And many people who worked at the zoo knew it, the keeper said.
The keeper, who spent decades at the zoo and asked not to be publicly identified, said he got the word about Siberian tigers - and the apparently inadequate 12 1/2-foot-high moat wall that protects the public from them - in a most dramatic fashion, not long after he began working at the zoo.
“I was putting a sign up in front of the tiger exhibit, with my butt hanging over the edge,” said the former keeper. “The cat was pacing back and forth at the bottom of the grotto.”
The keeper said one of his more seasoned colleagues happened by, grabbed him by the belt loop and jerked him back, away from the edge.
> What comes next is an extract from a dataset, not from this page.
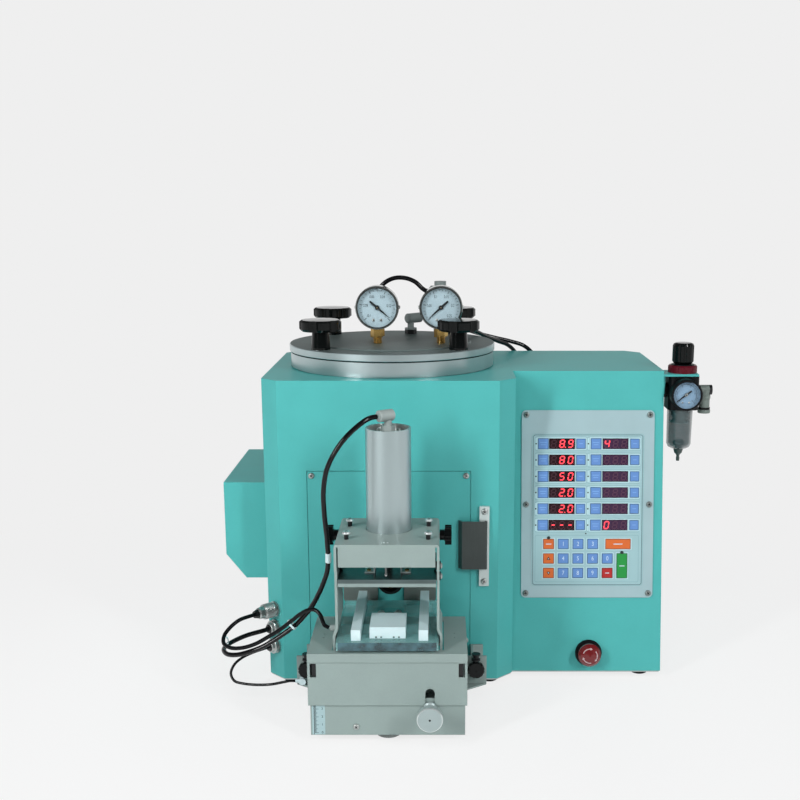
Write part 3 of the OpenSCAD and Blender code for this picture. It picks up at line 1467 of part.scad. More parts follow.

“He shared the secret that people knew - the cat could jump up and take me down,” the keeper said.
And well known in zoo lore is the story about an entomologist who, as a teenage science student in the late 1950s, visited the tiger grotto with former zoo director Carey Baldwin to see if the enclosure was secure enough to contain the tiger.
“Mr. Baldwin had been told by one of the zookeepers that the tiger might be able to escape by jumping across the moat and onto the flowerbed between the public guard rail and the moat,” the entomologist, David Rentz, recalled in a posting on his Web log.
“We got a large piece of meat and tied it to a long bamboo pole and approached the tiger enclosure. We were at the other end of the bamboo pole - about 15 feet away from the meat. Baldwin held the pole at the edge of our side of the moat. Once the tiger saw it, he literally flew across the moat from his position on the other side, grabbed the meat, and sprung back to the grotto all in one graceful movement.
“It happened so quickly that it was hard to believe what we had seen,” Rentz said Saturday in a telephone interview from his home in Queensland, Australia. “It scared the hell out of me. It scared the hell out of both of us.
“Then Mr. Baldwin closed the tiger’s access to the outside - supposedly forever,” Rentz wrote on his Web log.
****
http://www.sfgate.com/cgi-bin/article.cgi?f=/c/a/2007/12/29/MN00U6PR7.DTL&feed=rss.news
some animals are SAFER in a zoo than in the wild...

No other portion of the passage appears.